HAAS, WILLY (1891–1973), German essayist, critic, and translator. Born in Prague, where he studied law, Haas belonged to the literary circle of Franz *Werfel, Paul *Kornfeld, Max *Brod, and Franz *Kafka. While still a student he published in the Herder-Blaetter (1911–12), which was an early organ of the young German-Jewish poets of Prague. Moving to Berlin after the war, in which he served as officer, Haas pursued his career as a journalist, writing film reviews and screenplays and publishing among other things an essay in 1922 on his spiritual teacher Hugo von *Hofmannsthal emphasizing his Jewishness (in: Juden in der deutschen Literatur, ed. G. Krojanker), for which he was criticized by Hofmannsthal himself. Haas founded and edited the weekly, Die literarische Welt, from 1925 to 1933, which soon turned out to be one of the most important intellectual platforms in the Weimar Republic.

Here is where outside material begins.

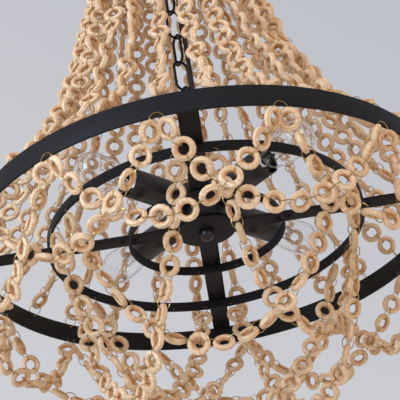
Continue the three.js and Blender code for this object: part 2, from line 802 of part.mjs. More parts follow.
// A quarter of the hanging wire with its strands
function domeStrands(n) {
  const perNode = domeStrandCount / domeNodeCount;
  const radius = crownRadius - hookInset;
  const end = seatGap / radius;
  const points = [];
  for (let i = 0; i <= 2 * perNode; i += 1) {
    const turn = (n * perNode - 1 + i / 2) * domeStep;
    const inset = i === 0 ? end : 0;
    const outset = i === 2 * perNode ? end : 0;
    points.push(outward(turn + inset - outset).multiplyScalar(radius).setZ(crownBarZ - seatGap - hangerRadius));
  }
  const wire = tube(points, hangerRadius, 2 * perNode, rough);
  const strands = [];
  for (let i = 0; i < perNode; i += 1) strands.push(domeStrand(n * perNode + i));
  return join(wire, ...strands);
}

// Stops of a strand slung between two points of a ring. It gives way inwards where the one
// before it crosses, and outwards where the next one does.
function swagStops(start, end, sag, inwards, outwards) {
  const chord = end.clone().sub(start);
  const span = chord.length();
  const length = saggedLength(span, sag);
  const curve = hangingCurve(0, 0, span, 0, length);
  chord.normalize();
  const side = new THREE.Vector3(chord.y, -chord.x, 0);
  const place = (share) => {
    const [x, z] = curve(share * length);
    const give = (2 * x < span ? -inwards : outwards) * Math.sin((2 * Math.PI * x) / span) ** 2;
    return start.clone().addScaledVector(chord, x).addScaledVector(side, give).setZ(start.z + z);
  };
  return strandStops(place, side, length);
}

// Every second outer swag: they share hooks end to end, so they make one closed garland
function outerGarland(first) {
  const step = (2 * Math.PI) / swagCount;
  const radius = outerRadius - hookInset;
  const z = strapZ + outerRise - outerHeight - seatGap - linkRadius;
  const spread = swagEndSpread / radius;
  const stops = [];
  for (let i = first; i < swagCount; i += swagReach) {
    const turn = (i - 0.25) * step;
    const hook = outward(turn).multiplyScalar(radius).setZ(z);
    const along = outward(turn + Math.PI / 2);
    const start = outward(turn + spread).multiplyScalar(radius).setZ(z);
    const end = outward(turn + swagReach * step - spread).multiplyScalar(radius).setZ(z);
    stops.push({ point: hook, along, side: outward(turn), radius: linkRadius });
    stops.push(...swagStops(start, end, swagSag, swagWeave, swagWeave));
  }
  return strand(stops, true);
}

function middleSwag(i) {
  const step = (2 * Math.PI) / middleSwagCount;
  const offset = THREE.MathUtils.degToRad(middleHookOffset);
  const radius = middleRadius - hookInset;
  const edge = strapZ - seatGap - middleHeight - seatGap;
  const z = edge - hookLength;
  const start = outward(i * step + offset).multiplyScalar(radius).setZ(z);
  const end = outward((i + 2) * step - offset).multiplyScalar(radius).setZ(z);
  const kinds = middleSagShares.length;
  const sag = middleRadius * middleSagShares[i % kinds];
  const inwards = swagWeave * middleWeaveShares[(i + kinds - 1) % kinds];
  const outwards = swagWeave * middleWeaveShares[i % kinds];
  const stops = swagStops(start, end, sag, inwards, outwards);
  const side = stops[0].side;
  const [top] = hookStops(start.clone().setZ(edge), -1, side);
  const [, last] = hookStops(end.clone(), 1, side);
  return strand([top, ...stops, last]);
}

// Fixed ceiling pieces, canopy and collar
const upperTurn = THREE.MathUtils.degToRad(ceilingLinkTurn);
const tubeTop = -bracketThickness - seatGap;
piece('ceiling_bracket', 'steel', bracket());
piece('bracket_tube', 'steel', band(tubeBore, tubeRadius, tubeTop - nippleLength, tubeTop - seatGap, coarse));
piece('canopy_loop', 'black', canopyLoop(upperTurn + Math.PI / 2));
piece('canopy_wire_connectors', 'plastic', canopyConnectors());
piece('canopy', 'black', canopy());
piece('cord_grommet', 'cord', grommet());
const collarInner = loopBodyRadius + boreGap;
const collarTop = canopyFloor - seatGap;
const collar = band(collarInner, collarInner + collarWall, collarTop - collarHeight, collarTop, medium);
piece('canopy_collar', 'black', collar);

// Chain from the ceiling to the crown
piece('ceiling_link_upper', 'black', closed(chainLink(upperLinkZ, linkHalf, upperTurn)));
piece('ceiling_link_lower', 'black', closed(chainLink(lowerLinkZ, linkHalf, upperTurn + Math.PI / 2)));

// Crown
const hubHole = tubeRadius + boreGap;
piece('crown_top_loop', 'black', crownTopLoop());
piece('crown_ring', 'black', band(crownRadius - crownWall, crownRadius, crownBarZ, crownBarZ + crownHeight, smooth));
const crownBarLength = strapLength(crownRadius - crownWall, crownBarWidth);
piece('crown_bar_x', 'black', lappedStrap(crownBarLength, crownBarWidth, crownBarZ, true));
const crownBarY = lappedStrap(crownBarLength, crownBarWidth, crownBarZ, false).rotateZ(Math.PI / 2);
piece('crown_bar_y', 'black', crownBarY);
piece('crown_bottom_loop', 'black', crownBottomLoop());
piece('inner_chain', 'black', innerChain());

// Hub
piece('hub_top_loop', 'black', hubTopLoop());
piece('hub_body', 'black', hubBody());
const hubTubeBottom = hubPlateBottom - seatGap - finialBore;
piece('hub_tube', 'steel', band(tubeBore, tubeRadius, hubTubeBottom, hubTop, coarse));
piece('hub_plate', 'black', band(hubHole, hubPlateRadius, hubPlateBottom, hubPlateTop, medium));
piece('finial_ball', 'black', finialBall());
piece('cord_bushing', 'cord', cordBushing());
piece('hub_wiring', 'plastic', hubWiring());
piece('power_cord', 'cord', powerCord());

// Rings and straps
const outerTop = strapZ + outerRise;
const ringTop = strapZ - seatGap;
piece('outer_ring', 'black', band(outerRadius - outerWall, outerRadius, outerTop - outerHeight, outerTop, fine));
piece('middle_ring', 'black', band(middleRadius - innerWall, middleRadius, ringTop - middleHeight, ringTop, smooth));
piece('hub_ring', 'black', band(hubRingRadius - innerWall, hubRingRadius, ringTop - hubRingHeight, ringTop, smooth));
const strapSpan = strapLength(outerRadius - outerWall, strapWidth);
const carried = [middleRadius, hubRingRadius];
piece('strap_x', 'black', lappedStrap(strapSpan, strapWidth, strapZ, true, carried));
const strapY = lappedStrap(strapSpan, strapWidth, strapZ, false, carried).rotateZ(Math.PI / 2);
piece('strap_y', 'black', strapY);

// Lamps
for (let i = 0; i < lampCount; i += 1) {
  piece(`socket_cup_${i + 1}`, 'black', alongLamp(socketCup(), i));
  piece(`socket_tube_${i + 1}`, 'steel', alongLamp(socketTube(), i));
  piece(`lampholder_${i + 1}`, 'phenolic', alongLamp(lampholder(), i));
  piece(`bulb_cap_${i + 1}`, 'brass', alongLamp(bulbCap(), i));
  piece(`bulb_glass_${i + 1}`, 'glass', alongLamp(bulbGlass(), i));
}

// Strands
for (let n = 0; n < domeNodeCount; n += 1) piece(`dome_strands_${n + 1}`, 'wood', domeStrands(n));
piece('outer_garland_even', 'wood', outerGarland(0));
piece('outer_garland_odd', 'wood', outerGarland(1));
for (let i = 0; i < middleSwagCount; i += 1) piece(`middle_swag_${i + 1}`, 'wood', middleSwag(i));

export default chandelier;
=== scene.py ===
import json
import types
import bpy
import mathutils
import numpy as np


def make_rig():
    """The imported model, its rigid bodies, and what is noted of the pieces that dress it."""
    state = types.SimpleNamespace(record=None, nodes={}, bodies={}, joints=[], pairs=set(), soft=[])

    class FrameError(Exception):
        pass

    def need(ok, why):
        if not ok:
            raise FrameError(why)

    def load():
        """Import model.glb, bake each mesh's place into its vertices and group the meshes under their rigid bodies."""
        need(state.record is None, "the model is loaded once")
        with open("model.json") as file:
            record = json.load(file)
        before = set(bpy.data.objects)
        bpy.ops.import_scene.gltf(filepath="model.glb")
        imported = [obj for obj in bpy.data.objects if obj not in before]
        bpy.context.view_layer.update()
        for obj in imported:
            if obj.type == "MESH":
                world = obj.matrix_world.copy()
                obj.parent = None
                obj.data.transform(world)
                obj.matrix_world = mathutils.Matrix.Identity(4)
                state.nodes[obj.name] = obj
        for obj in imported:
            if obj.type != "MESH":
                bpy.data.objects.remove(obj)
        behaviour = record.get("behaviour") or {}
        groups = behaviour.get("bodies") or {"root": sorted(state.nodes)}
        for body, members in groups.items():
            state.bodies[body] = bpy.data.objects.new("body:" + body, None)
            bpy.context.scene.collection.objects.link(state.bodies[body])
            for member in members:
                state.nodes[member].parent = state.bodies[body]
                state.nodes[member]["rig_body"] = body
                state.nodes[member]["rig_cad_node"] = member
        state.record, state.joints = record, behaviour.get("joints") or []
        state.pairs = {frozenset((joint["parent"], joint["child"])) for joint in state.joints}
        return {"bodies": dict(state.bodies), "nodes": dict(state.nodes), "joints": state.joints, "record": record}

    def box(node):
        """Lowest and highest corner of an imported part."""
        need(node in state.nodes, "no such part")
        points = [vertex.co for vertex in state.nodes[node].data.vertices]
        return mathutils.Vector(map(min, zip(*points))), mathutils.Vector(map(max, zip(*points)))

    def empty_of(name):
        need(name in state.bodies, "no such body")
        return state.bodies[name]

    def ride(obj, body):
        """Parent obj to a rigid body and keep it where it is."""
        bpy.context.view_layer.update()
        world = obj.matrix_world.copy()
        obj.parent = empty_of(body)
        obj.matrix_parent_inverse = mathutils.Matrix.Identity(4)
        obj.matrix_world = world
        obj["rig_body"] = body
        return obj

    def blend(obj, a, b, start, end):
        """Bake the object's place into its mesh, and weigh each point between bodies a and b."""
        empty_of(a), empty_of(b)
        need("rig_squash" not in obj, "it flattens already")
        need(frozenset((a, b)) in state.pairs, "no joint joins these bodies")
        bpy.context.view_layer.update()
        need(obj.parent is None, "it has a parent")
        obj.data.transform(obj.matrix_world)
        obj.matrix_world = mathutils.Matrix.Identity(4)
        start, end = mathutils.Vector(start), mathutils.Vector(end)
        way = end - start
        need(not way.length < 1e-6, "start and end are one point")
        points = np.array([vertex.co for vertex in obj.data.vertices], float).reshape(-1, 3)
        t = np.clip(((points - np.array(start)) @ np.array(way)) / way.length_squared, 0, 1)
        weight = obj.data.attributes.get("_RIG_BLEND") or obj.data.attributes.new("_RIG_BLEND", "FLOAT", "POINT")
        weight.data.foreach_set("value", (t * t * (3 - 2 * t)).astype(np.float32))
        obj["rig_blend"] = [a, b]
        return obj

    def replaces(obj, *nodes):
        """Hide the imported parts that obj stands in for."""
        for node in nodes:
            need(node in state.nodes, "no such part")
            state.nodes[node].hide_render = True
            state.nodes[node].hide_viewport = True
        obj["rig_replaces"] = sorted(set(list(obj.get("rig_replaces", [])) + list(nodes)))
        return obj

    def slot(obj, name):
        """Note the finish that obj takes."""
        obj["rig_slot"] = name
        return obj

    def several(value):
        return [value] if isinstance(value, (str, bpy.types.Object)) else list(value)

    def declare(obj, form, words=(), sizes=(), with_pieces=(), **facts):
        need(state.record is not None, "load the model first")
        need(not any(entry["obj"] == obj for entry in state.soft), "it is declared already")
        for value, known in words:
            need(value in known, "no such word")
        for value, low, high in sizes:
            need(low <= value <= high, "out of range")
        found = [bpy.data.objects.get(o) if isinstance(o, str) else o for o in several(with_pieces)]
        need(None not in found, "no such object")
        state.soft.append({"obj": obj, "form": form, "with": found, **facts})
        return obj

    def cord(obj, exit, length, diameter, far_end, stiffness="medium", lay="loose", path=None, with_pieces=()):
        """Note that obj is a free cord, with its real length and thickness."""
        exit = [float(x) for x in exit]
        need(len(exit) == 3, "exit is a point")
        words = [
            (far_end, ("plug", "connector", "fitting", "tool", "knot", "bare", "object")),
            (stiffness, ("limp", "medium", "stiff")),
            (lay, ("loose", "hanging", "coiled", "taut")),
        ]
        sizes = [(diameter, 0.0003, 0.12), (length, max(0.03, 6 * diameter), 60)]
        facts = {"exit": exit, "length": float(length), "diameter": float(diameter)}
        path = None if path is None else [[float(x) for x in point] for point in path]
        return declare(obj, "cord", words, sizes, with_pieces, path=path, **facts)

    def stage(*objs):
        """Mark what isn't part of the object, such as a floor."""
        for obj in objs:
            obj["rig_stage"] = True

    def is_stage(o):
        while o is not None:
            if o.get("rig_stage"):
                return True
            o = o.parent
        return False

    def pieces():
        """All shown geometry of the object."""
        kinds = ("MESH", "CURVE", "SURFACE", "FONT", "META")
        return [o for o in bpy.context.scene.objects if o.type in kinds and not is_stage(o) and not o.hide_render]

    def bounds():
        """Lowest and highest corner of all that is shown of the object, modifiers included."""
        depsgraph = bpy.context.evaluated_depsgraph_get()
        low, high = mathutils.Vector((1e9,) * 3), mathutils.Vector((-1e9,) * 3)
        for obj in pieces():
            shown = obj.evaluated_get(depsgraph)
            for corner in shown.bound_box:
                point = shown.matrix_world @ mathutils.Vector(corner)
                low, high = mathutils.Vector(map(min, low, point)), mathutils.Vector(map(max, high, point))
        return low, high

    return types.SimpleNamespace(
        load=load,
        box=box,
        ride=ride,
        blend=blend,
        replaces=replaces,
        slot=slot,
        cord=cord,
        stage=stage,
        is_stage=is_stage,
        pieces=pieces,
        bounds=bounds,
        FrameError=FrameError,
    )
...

With the rise of Nazism Haas went back to Prague trying to continue his weekly under the title Die Welt im Wort, and in 1939 to India working for a British film company. He returned to Germany in 1947 and joined the editorial staff of Die Welt in Hamburg. Haas dealt with the more profound problems of contemporary literary and cultural life and became one of postwar Germany's leading critics and essayists. He published books on Brecht (1958), Hofmannsthal (1964), the Belle Époque (1967), and his autobiography, Die literarische Welt (1957), where he gives a detailed account of his life in three countries.

add. bibliography:

L. Valentini, Willy Haas (1986); P. Avenel, Willy Haas et le périodique Die literarische Welt (1995).